Bullshit, he said, is telling an exaggerated life story to make ourselves look smarter than others, more successful than others, or nicer—more moral—more sensitive—stronger—braver than other people.
My life stories were bullshit: Did I tell you about how neurotic our innovative staff remained, even as we told our national training audiences how enlightened we were? Did I tell you about my marital infidelities? Oh, I forgot to mention those painful realities? Did I tell you about the aspects of my personality and lifestyle that my family did not want to emulate or did not enjoy being around?
Oh, yes, those parts of the story that I left out.

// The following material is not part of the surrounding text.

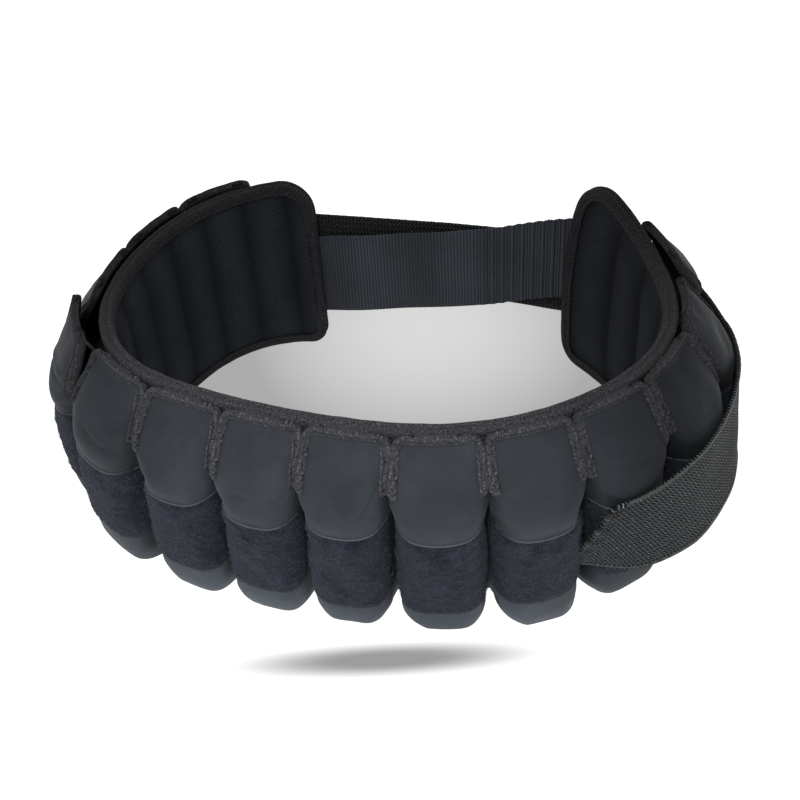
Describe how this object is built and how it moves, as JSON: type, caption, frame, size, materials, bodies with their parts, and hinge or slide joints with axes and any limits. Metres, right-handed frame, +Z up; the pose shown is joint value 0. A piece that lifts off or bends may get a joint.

2. Telling my life story over and over kept me stuck. My story, as I used to tell it in its many iterations, kept me circling in an eddy, with the illusion of going somewhere, but actually going nowhere.
Repeating my stale stories over and over, I created the ordinary man of my time, a boring egomaniac who never seemed to change much.
Emily Dickinson, in her famous poem, said
I’m Nobody! Who are you?
Then there’s a pair of us!
Don’t tell! they’d advertise—you know!
How dreary—to be—Somebody!
How public—like a Frog—
To tell one’s name—the livelong June—
To an admiring Bog!
My story made me predictable, even to myself. What is the future of a man who is stuck in his own story? It’s hard to imagine a glorious time ahead for a bullshitter.
3. It’s not possible to tell this life story and sustain my poise at the same time. Telling my story, I’m rarely in the present. If I’m rehashing parts of my life story in my internal dialogue, I may be doing some necessary reflection. In other words, it is useful to bring up an old story if I have some unresolved issue to work through. But most of the time it’s just mental masturbation.
Or if I’m telling part of my life story to someone else, I am not only not in the present, but I’m not connecting well to the person I’m talking to. Why am I telling this person this story? To impress. That means I’m not being authentic.
And, I hate to remember, when I used to tell my story to others, I was usually earnest. Earnest, boring, humorless! Here’s life to live right now in this precious moment alone or with others, and I’m dredging up these phony old stories.
Who am I if I don’t have a story? Well, you are a poised warrior, living a vibrant life of joy and practical advantage.
v Poised, you’re present in the unpredictable, pulsating now, a now that has no story starring your ego, a now pregnant with possibility.
Fully present, the now will guide you. Acquiescing to what is happening now, we won’t be obsessing about a failed past—or even a successful past.
Fully present, your consciousness is all you need.
v Poised, you’re connected to everything and everybody around you. Life is there in all its abundance and variety, and you’re part of it.
Poised, you create new, vibrant connections with people around you. Connected, your interactions are fresh, appropriate, in the flow.
v Poised, you’re grateful. There are no regrets to rehash. Your cup is filled to the brim and you don’t want to retract your gifts by telling yourself or others a tale of woe or even a tale of victory.
v Poised you’re creative. You’re aware that something new wants to emerge in you. You are a creative agent, ever resourceful and dynamic, acquiescing to what must be lived right now.
You have access to all of your powers and what you are creating has never existed before. You’re pioneering on the frontiers of human emergence.
v Poised, you’re lighthearted. You are not repeating the old, heavy, self-absorbed stories of your past. Death will come all too soon, and now is the time to laugh. Most of the time, you’re having fun, laughing at yourself and at the divine comedy of human life.
The next time a new person in your life asks, “Tell me about yourself,” well, you know what not to do.
Poised, you’ll be surprised at what you say.